Our latest edition of the Industry Experts Interview Series features one of our city’s most interesting professionals in this space – service designer Linn Vizard. A leader who speaks often on the world stage, Linn raised great points on emerging ways to conduct service design.

We interviewed Linn at the Service Design Global Conference, where she shared best practices gleaned from working with public, private, and non-profit-sector clients.

We encourage professionals in Toronto to seek out the organization Linn founded, Service Design Toronto, to continue these timely conversations and up our collective design games.

Check out Linn’s favourite new ways to conduct service design and digital transformation:

Transcript

Linn Vizard:

I’m Linn. I’m an independent service designer based in Toronto and I work with clients across a variety of sectors including private sector, public and nonprofit. My path into service design started in university. I was doing an undergrad in industrial design, and I discovered service design because I did this project around improving the prison visit experience and was trying to find tools and methods that would support that project and kind of came across the idea of service design and mapping journeys and so on.

Yeah, and after graduating, I worked in kind of UX and digital but was a bit frustrated by being limited to one channel, one touchpoint, and kept pushing this sort of service design agenda and can we look more holistically. Fast forward to today. That’s really what I’ve been doing for the last five or so years of my career, is focusing much more on that kind of holistic omni-channel service design experience in the work that I do.

A couple of things that I’m exploring and curious about, so I talked a bit about organizational design. I think that’s huge. I’m also really curious about learning more in terms of the accessibility and inclusion space. And I think there’s a lot of really great work, particularly around digital accessibility, and trying to find ways to kind of, how do you pull that through or translate it into a service design context? So definitely, I think that is sort of a next frontier for us as service learners. How can we actually be more inclusive? We’re not always the most diverse bunch either. Then I think the other thing I would call out is I’ve been really sort of seeking, what does implementation look like within a service design context? How can we actually bridge the gap between all of the upfront fuzzy front end and concepts to actually having stuff live in the real world? And I think that’s happening to varying degrees within the service design practice.

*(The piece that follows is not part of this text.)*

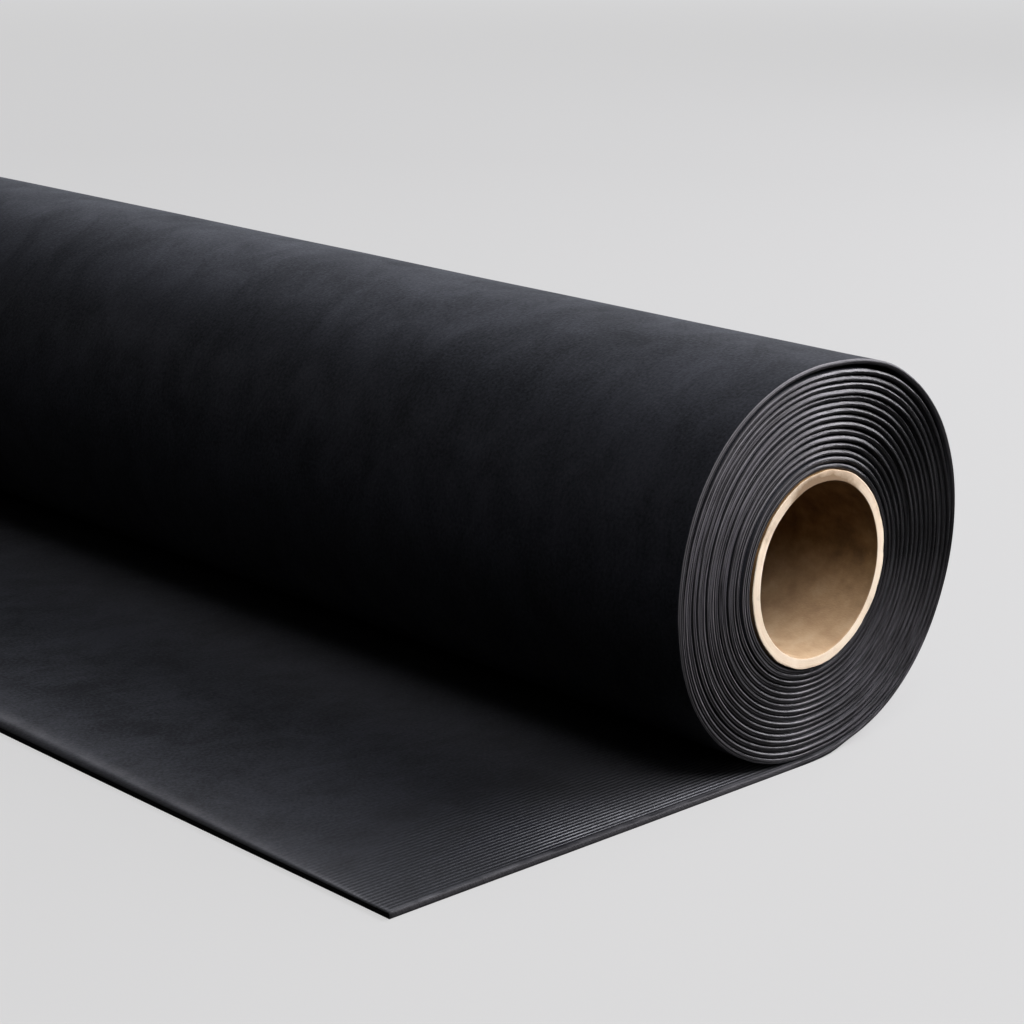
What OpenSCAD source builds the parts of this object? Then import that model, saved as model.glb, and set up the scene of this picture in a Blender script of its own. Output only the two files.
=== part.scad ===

Something else that I’ve experimented with is this idea of sort of a co-creative dialogue. So this is an approach that I learned at a service experience conference that Adaptive Path was running. So Leah James, who runs the next lab, and she has this approach where she has co-creative dialogues with people. So it’s a little bit different to stakeholder interviews. It’s really about connecting that person to their backstory, their motivation, why they ended up where they are, and starting to uncover what are their hopes and dreams, what’s possible if things shift. So that was a technique that I learned from her and have applied in sort of that relationship building.